◆ **The request**: How does the data below read from its first line through the line containing "return np.interp(share, FOOT_U[order], FOOT_V[order])"? Print those lines exactly.
** START OF Entries provided **
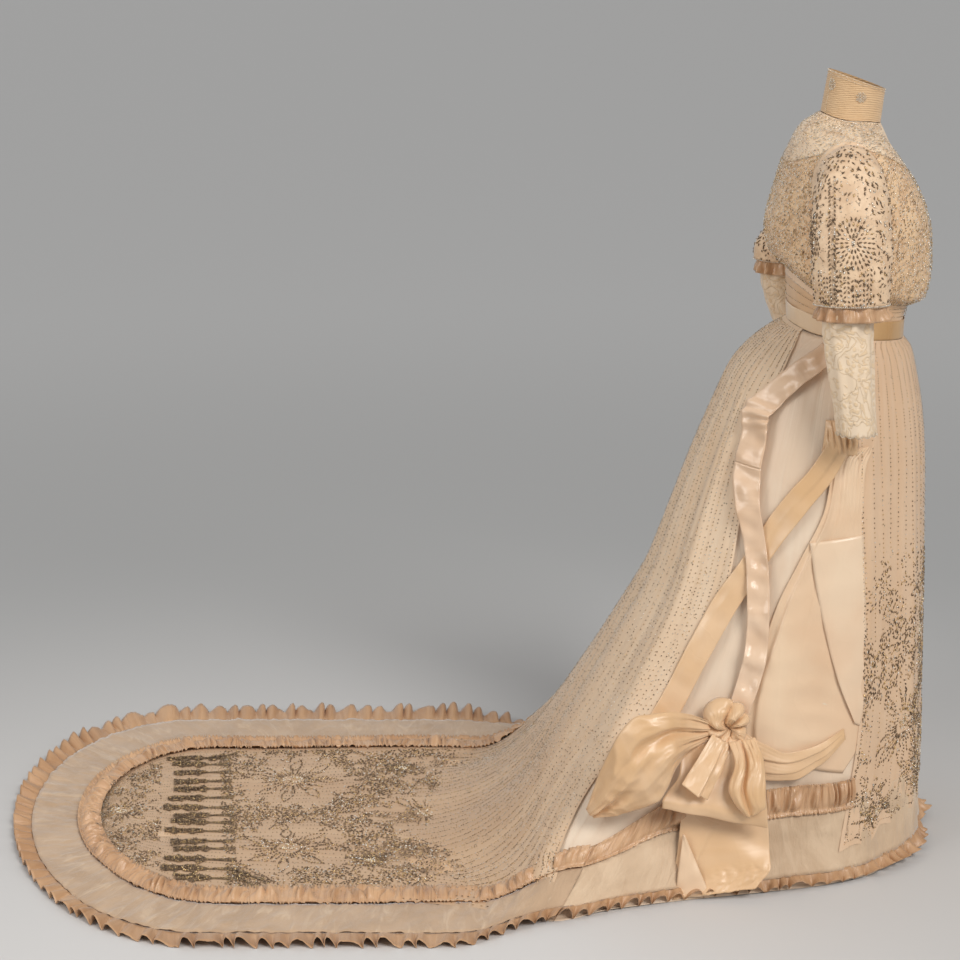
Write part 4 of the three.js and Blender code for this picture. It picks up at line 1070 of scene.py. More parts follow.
def front_edge_at(row):
    """The front panel's side edge: its share of the half round at a row, between drawn places."""
    return np.interp(row, FRONT_V, FRONT_U)


def back_edge_at(row):
    """The back net's edge: down the side as drawn, then inwards over the start of the train."""
    side = np.interp(np.minimum(row, 9.6), BACK_V, BACK_U)
    return mix(side, TRIM_END + 0.012, np.clip((row - 9.4) / 3.6, 0, 1))


def front_foot_at(share):
    """The row on which the front panel ends, level from its centre to the first known place."""
    order = np.argsort(FOOT_U)
    return np.interp(share, FOOT_U[order], FOOT_V[order])


def front_place(t, s):
    """The front panel: t from -1 to 1 across, s from 0 at the waist to 1 at its foot."""
    t, s = pair(t, s)
    guess = t * front_edge_at(s * 12)
    row = s * front_foot_at(np.abs(guess))
    return t * front_edge_at(row), row


def front_out(w, row):
    """How far the front panel lies off the skirt: a lift that grows below the waist, and soft
    folds that fade in there."""
    return 3.4 * ramp(row, -0.6, 1.4) + skirt_soft(w, row, 31, 1.6) * ramp(row, -0.4, 0.8)


def back_out(w, row):
    """Streaky gathers that hold from the waist to where the net lies down on the train."""
    narrow = pleats(w * 21 + 0.5 * drift(w * 60, row * 0.5, 33, 9), 1.1)
    held = ramp(row, 0.2, 2.0) * (1 - ramp(row, 9.5, 12.6))
    held = held * (0.6 + 0.4 * drift(w * 100, row, 34, 12))
    soft = skirt_soft(w, row, 32, 2.2) * ramp(row, -0.4, 0.8)
    return 3.6 * ramp(row, -0.6, 1.4) + soft + 3.2 * held * narrow


def back_place(t, s):
    """The back panel: t from 0 to 1 from the wearer's right edge round to the left one."""
    t, s = pair(t, s)
    row = s * HEM_ROW
    edge = back_edge_at(row)
    return mix(edge, 2 - edge, t), row


def make_overskirt():
    """The beaded net panels before and behind."""
    t, s = grid_of(span(-1, 1, 150), span(0, 1, 90))
    w, row = front_place(t, s)
    cloth("front_panel_net", SKIRT.at(w, row, front_out(w, row)), "front_net",
          ["overskirt_front"], wall=0)

    t, s = grid_of(span(0, 1, 240), span(0, 1, 104))
    w, row = back_place(t, s)
    cloth("back_panel_net", SKIRT.at(w, row, back_out(w, row)), "back_net",
          ["overskirt_back"], wall=0)


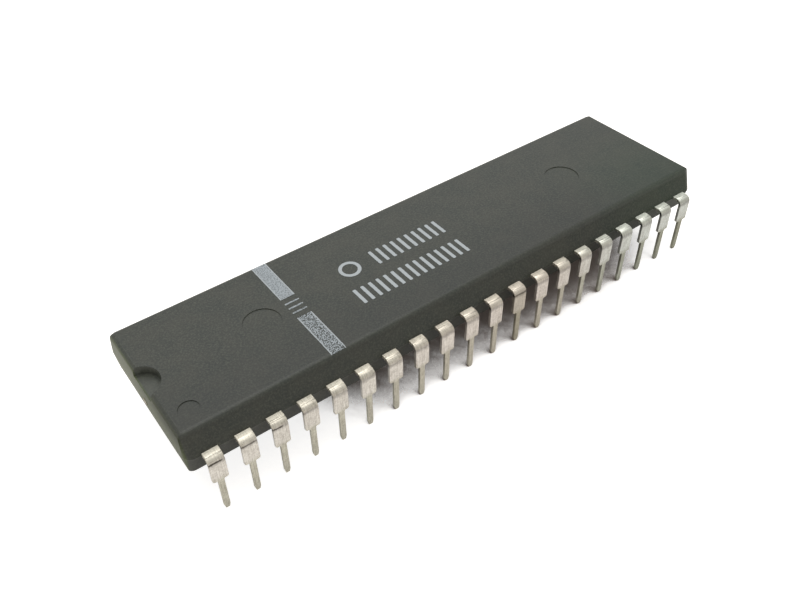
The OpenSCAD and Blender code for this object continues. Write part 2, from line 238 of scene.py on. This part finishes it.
def tinPlate(s):
    material, add, surface = newMaterial("matt tin plate on stamped strip")
    x, y, z = axesOf(add)
    streaks = add("noise", {
        "Vector": patternAt(add, (s["streakWide"], s["streakLong"], s["streakLong"])),
        "Scale": 1, "Detail": 3, "Roughness": 0.6})
    patches = add("noise", {
        "Vector": patternAt(add, [s["patchSize"]] * 3), "Scale": 1, "Detail": 4, "Roughness": 0.65})
    grain = add("noise", {
        "Vector": patternAt(add, [s["grainSize"]] * 3), "Scale": 1, "Detail": 3, "Roughness": 0.7})

    # Steady random numbers for each lead, from its place in the row, and the place across its width
    along = add("ratio", x, s["pitch"])
    leadNumber = add("ShaderNodeMath", along, operation="FLOOR")
    across = add("difference", add("difference", along, leadNumber), 0.5)  # -0.25 to 0.25
    farRow = add("ShaderNodeMath", y, 0, operation="GREATER_THAN")
    luck = add("ShaderNodeTexWhiteNoise", {"Vector": add("point", add("sum", leadNumber, s["seed"]), farRow)},
               noise_dimensions="2D", out="all")
    luckParts = add("ShaderNodeSeparateColor", luck["Color"], out="all")

    shade = add("weighted", streaks, s["streakShare"],
                add("weighted", grain, s["grainShare"], add("product", patches, s["patchShare"])))
    # Painted light: the shoulder and bend are drawn brighter and warmer, more so towards both ends of the row
    high = add("step", z, *s["highZ"])
    plainEnd = add("weighted", add("step", x, *s["plainEndX"]), s["plainEndShade"], s["highShade"])
    ends = add("weighted", add("step", x, *s["notchedEndX"]), s["notchedEndShade"], plainEnd)
    tin = add("blend", add("step", add("weighted", high, ends, shade), *s["tinTones"]), s["dull"], s["bright"])
    tin = add("tint", high, tin, s["highTint"])
    dullLeg = add("difference", add("step", luck["Value"], *s["dullEdge"]), high, use_clamp=True)
    tin = add("tint", dullLeg, tin, s["dullLead"])
    # Painted shade: the narrow leg is drawn darker and greener near the floor
    lower = add("step", z, *s["lowerZ"])
    tin = add("tint", lower, tin, s["lowerTint"])
    placeTint = add("blend", add("step", x, *s["endX"]), s["rowTint"], s["endTint"])
    tin = add("tint", add("step", x, *s["rowX"]), tin, placeTint)
    # Painted shade: the lower leg is darker still towards the plain end
    tin = add("tint", add("product", lower, add("step", x, *s["farLowX"])), tin, s["farLowTint"])
    # Painted highlight: the flat shoulders are drawn paler towards the plain end
    farFlat = add("product", add("step", z, *s["flatZ"]), add("step", x, *s["flatX"]))
    tin = add("blend", add("product", farFlat, s["farFlatShare"]), tin, s["farFlat"])

    # The crease wanders a little up and down across the lead, and is stronger on some leads than on others
    squared = add("product", luck["Value"], luck["Value"])
    strength = add("weighted", add("step", x, *s["firstX"]), s["firstStrength"],
                   add("product", squared, s["luckStrength"]))
    wander = add("weighted", patches, s["creaseWander"], s["creaseHeight"] - s["creaseWander"] / 2)
    away = add("distance", add("difference", z, wander))
    reach = add("weighted", luckParts["Green"], *s["reachSlope"])
    fade = add("step", add("difference", across, reach), *s["reachEdge"])
    core = add("product", add("step", away, *s["creaseEdge"]), add("product", strength, fade))
    smudge = add("product", add("step", away, *s["smudgeEdge"]), add("weighted", patches, *s["smudgeSlope"]))
    crease = add("larger", core, smudge)

    # Fine lines that the forming tool leaves across the strip, counted by the way round the bend
    way = add("difference", add("distance", y), z)
    lineAt = add("point", add("ratio", way, s["lineWide"]), add("product", leadNumber, s["lineShift"]), across)
    lines = add("noise", {"Vector": lineAt, "Scale": 1, "Detail": 1, "Roughness": 0.5})
    onBend = add("product", add("step", way, *s["upperEdge"]), add("step", way, *s["lowerEdge"]))
    fromScore = add("distance", add("difference", way, s["scoreAt"]))
    score = add("product", add("step", fromScore, *s["scoreEdge"]), luckParts["Blue"])
    scored = add("larger", score, add("product", add("step", lines, *s["lineTones"]), onBend))

    worn = add("larger", crease, add("product", scored, s["lineShare"]))
    height = add("difference", add("product", streaks, s["streakHeight"]), add("larger", crease, scored))
    setInputs(surface, {
        "Base Color": add("blend", worn, tin, s["tarnish"]),
        "Roughness": add("weighted", patches, s["roughnessSpread"], s["roughness"] - s["roughnessSpread"] / 2),
        "Normal": add("ShaderNodeBump", {"Height": height, "Distance": s["bumpHeight"], "Strength": s["bump"]}),
        "Metallic": 1})
    return material


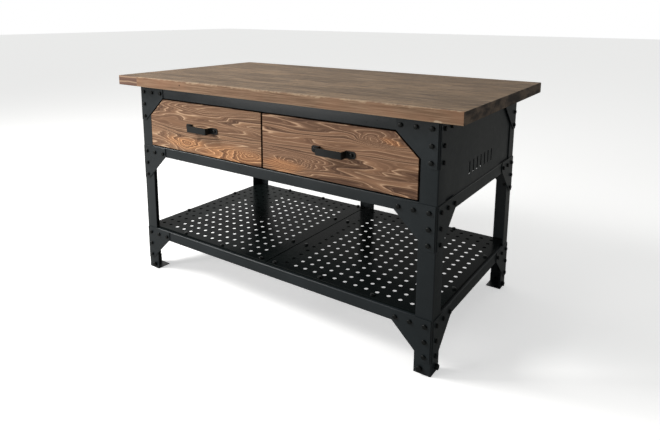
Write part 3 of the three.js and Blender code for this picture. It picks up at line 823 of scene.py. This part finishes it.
def stained_pine(name, knots, drift, warm_spots, front, tint):
    """The pine of one board; a warm spot is (x, z, half length, half height)."""
    made = Nodes(name)
    hooks = made.add("ShaderNodeTexNoise", {
        "Vector": made.mapped((3.6, 1, 26), drift), "Scale": 1.0, "Detail": 3.0,
    })
    bent = made.vector("SUBTRACT", hooks.outputs["Color"], (0.5, 0.5, 0.5))
    bent = made.vector("MULTIPLY", bent, (0.17, 0, 0.013))
    flow = made.vector("ADD", made.place, bent)
    rings = pine_rings(made, flow, drift, knots)
    ring = made.math("FRACT", rings)
    each = made.add("ShaderNodeTexWhiteNoise", {"W": made.math("FLOOR", rings)}, noise_dimensions="1D")
    own = each.outputs["Value"]
    minor = made.math("FRACT", made.math("MULTIPLY", rings, 3.0))
    fibre = made.noise(made.mapped((10, 1, 700)), 1.0, 3.0, 0.6)
    streak = made.noise(made.mapped((1.6, 1, 34), drift), 1.0, 3.0, 0.6)
    colour = made.ramp(
        ring, (0.0, (0.66, 0.45, 0.28)), (0.07, (0.74, 0.52, 0.33)), (0.12, (0.30, 0.165, 0.092)),
        (0.22, (0.105, 0.056, 0.034)), (0.52, (0.17, 0.092, 0.052)), (0.88, (0.40, 0.235, 0.13)),
        (1.0, (0.66, 0.45, 0.28)),
    )
    soft = made.ramp(
        own, (0.0, (0.075, 0.042, 0.027)), (0.45, (0.30, 0.170, 0.098)), (1.0, (0.50, 0.305, 0.175)),
    )
    colour = made.mix(made.span(ring, 0.12, 0.24, 0.0, 0.5), colour, soft)
    colour = made.mix(made.span(minor, 0.6, 0.95, 0.0, 0.40), colour, (0.52, 0.33, 0.20))
    plain = made.ramp(streak, (0.3, (0.15, 0.085, 0.05)), (0.7, (0.40, 0.24, 0.14)))
    colour = made.mix(made.span(streak, 0.5, 0.7, 0.0, 0.5), colour, plain)
    colour = made.mix(made.span(fibre, 0.40, 0.65, 0.0, 0.32), colour, (0.13, 0.07, 0.042))
    warmth = 0.0
    for spot_x, spot_z, long, high in warm_spots:
        near = made.spot((spot_x, 0, spot_z), (long, 0, high), flow)
        warmth = made.math("MAXIMUM", warmth, near)
    colour = made.mix(warmth, colour, made.mix(1.0, colour, (1.60, 1.39, 1.13), "MULTIPLY"))
    colour = made.mix(1.0, colour, tint, "MULTIPLY")
    # Painted shade: more than two millimetres behind the front face, the board's edges and back are darkened
    # to about a fifth. This stands in for the shade in the gaps round the drawer.
    y = made.add("ShaderNodeSeparateXYZ", {0: made.place}).outputs[1]
    edge = made.span(y, front + 0.0012, front + 0.0022)
    colour = made.mix(edge, colour, made.mix(1.0, colour, (0.22, 0.19, 0.17), "MULTIPLY"))
    made.put(colour, made.shader.inputs["Base Color"])
    made.put(made.span(ring, 0.0, 1.0, 0.60, 0.48), made.shader.inputs["Roughness"])
    made.shader.inputs["Specular IOR Level"].default_value = 0.2
    made.bump(made.math("ADD", ring, fibre), 0.3, 0.0008)
    return made.material


board_knots = {
    "left": ((-0.425, 0.632, 0.055, 0.020, 7.0), (-0.075, 0.632, 0.05, 0.018, 5.0)),
    "right": ((0.50, 0.770, 0.05, 0.020, 7.0), (0.15, 0.640, 0.06, 0.022, 7.0)),
}
board_tint = {"left": (0.94, 0.89, 0.89), "right": (0.90, 0.83, 0.83)}
board_warmth = {
    "left": ((-0.42, 0.630, 0.16, 0.035), (-0.14, 0.615, 0.26, 0.055)),
    "right": ((0.10, 0.620, 0.12, 0.035), (0.56, 0.770, 0.04, 0.018)),
}
for side_name, side in (("left", -1), ("right", 1)):
    node = f"{side_name}_drawer_front"
    low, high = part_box(node)
    inner_x, outer_x = (low.x, high.x) if side > 0 else (high.x, low.x)
    cut_x, cut_z = outer_x - side * corner_cut_width, high.z - corner_cut_height
    outline = [
        Vector((x, low.y, z)) for x, z in (
            (inner_x, low.z), (outer_x, low.z), (outer_x, cut_z), (cut_x, high.z), (inner_x, high.z))
    ]
    board = extruded(outline, Y * (high.y - low.y))
    pine = stained_pine(
        f"{side_name}_stained_pine", board_knots[side_name], (side * 4.0, 0, 2.0),
        board_warmth[side_name], low.y, board_tint[side_name],
    )
    finished(node, board, pine, f"{side_name}_drawer", [node], edge=board_edge)

# ---- Drawer boxes ----
# Folded steel sheet, open at the top, screwed to the back of the fronts. They have the same
# coat as the frame.

box_sheet, box_fold_radius = 1.5 * MM, 3 * MM
for side_name in ("left", "right"):
    node = f"{side_name}_drawer_box"
    box = solid_block(*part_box(node))
    lid = [face for face in box.faces if face.normal.z > 0.9]
    bmesh.ops.delete(box, geom=lid, context="FACES_ONLY")
    rounded(box, [edge for edge in box.edges if not edge.is_boundary], box_fold_radius, 3)
    bmesh.ops.recalc_face_normals(box, faces=box.faces)
    bmesh.ops.solidify(box, geom=box.faces[:], thickness=box_sheet)
    finished(
        node, box, anthracite, f"{side_name}_drawer", [node],
        smooth_over=smooth_angle,
    )

# ---- Handles ----
# Flat black bar bent out from two round-cornered tabs, bolted through the drawer fronts.
# Each bolt has a low, smooth head.

handle_black = coated_steel("handle_black", (0.008, 0.009, 0.009), 0.28, 0.45)
bar = 4 * MM
half_handle, half_grip, stand_off = 91 * MM, 57 * MM, 35 * MM
bar_bend_radius, tab_corner_radius = 3.5 * MM, 9 * MM
handle_bolt_x = 76 * MM
handle_bolt_radius, handle_bolt_height = 6 * MM, 3.5 * MM


def is_upright(edge):
    start, end = (v.co for v in edge.verts)
    return (start - end).xy.length < touching


for side_name in ("left", "right"):
    node = f"{side_name}_handle"
    low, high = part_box(node)
    middle = (low.x + high.x) / 2
    arm, out = half_grip - bar / 2, bar - stand_off
    path = [(-half_handle, 0), (-arm, 0), (-arm, out), (arm, out), (arm, 0), (half_handle, 0)]
    strip = bmesh.new()
    row = [strip.verts.new((middle + x, high.y - bar / 2 + y, low.z)) for x, y in path]
    spine = [strip.edges.new(pair) for pair in zip(row, row[1:])]
    raised = bmesh.ops.extrude_edge_only(strip, edges=spine)["geom"]
    bmesh.ops.translate(strip, verts=points_in(raised), vec=Z * (high.z - low.z))
    bends = [edge for edge in strip.edges if is_upright(edge) and not edge.is_boundary]
    rounded(strip, bends, bar_bend_radius, 4)
    tips = [v for v in strip.verts if abs(abs(v.co.x - middle) - half_handle) < touching]
    bmesh.ops.bevel(
        strip, geom=tips, offset=tab_corner_radius, segments=5, profile=0.5,
        affect="VERTICES", material=-1,
    )
    bmesh.ops.recalc_face_normals(strip, faces=strip.faces)
    bmesh.ops.solidify(strip, geom=strip.faces[:], thickness=bar / 2)
    body = f"{side_name}_drawer"
    finished(node, strip, handle_black, body, [node], smooth_over=smooth_angle)
    bolts = bmesh.new()
    for x in (middle - handle_bolt_x, middle + handle_bolt_x):
        seat = Vector((x, high.y - bar, (low.z + high.z) / 2))
        add_bolt(bolts, seat, -Y, handle_bolt_radius, handle_bolt_height)
    finished(f"{node}_bolts", bolts, bolt_black, body, smooth_over=smooth_angle)
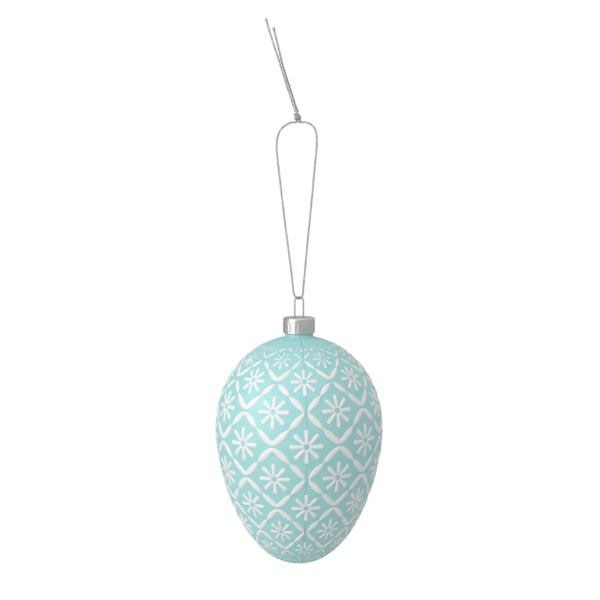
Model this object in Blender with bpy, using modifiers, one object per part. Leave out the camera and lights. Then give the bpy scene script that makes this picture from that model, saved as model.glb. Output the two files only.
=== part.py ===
** END OF Entries provided **
◆ **Full response**:
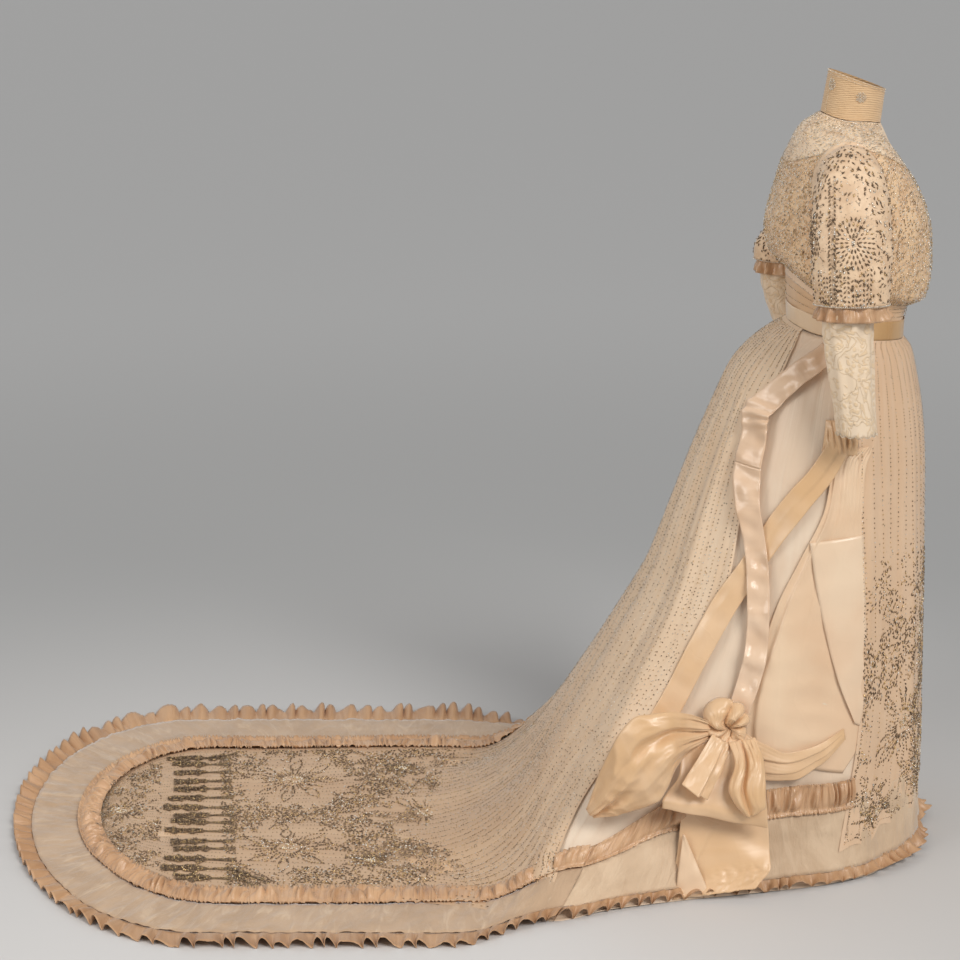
Write part 4 of the three.js and Blender code for this picture. It picks up at line 1070 of scene.py. More parts follow.
def front_edge_at(row):
    """The front panel's side edge: its share of the half round at a row, between drawn places."""
    return np.interp(row, FRONT_V, FRONT_U)


def back_edge_at(row):
    """The back net's edge: down the side as drawn, then inwards over the start of the train."""
    side = np.interp(np.minimum(row, 9.6), BACK_V, BACK_U)
    return mix(side, TRIM_END + 0.012, np.clip((row - 9.4) / 3.6, 0, 1))


def front_foot_at(share):
    """The row on which the front panel ends, level from its centre to the first known place."""
    order = np.argsort(FOOT_U)
    return np.interp(share, FOOT_U[order], FOOT_V[order])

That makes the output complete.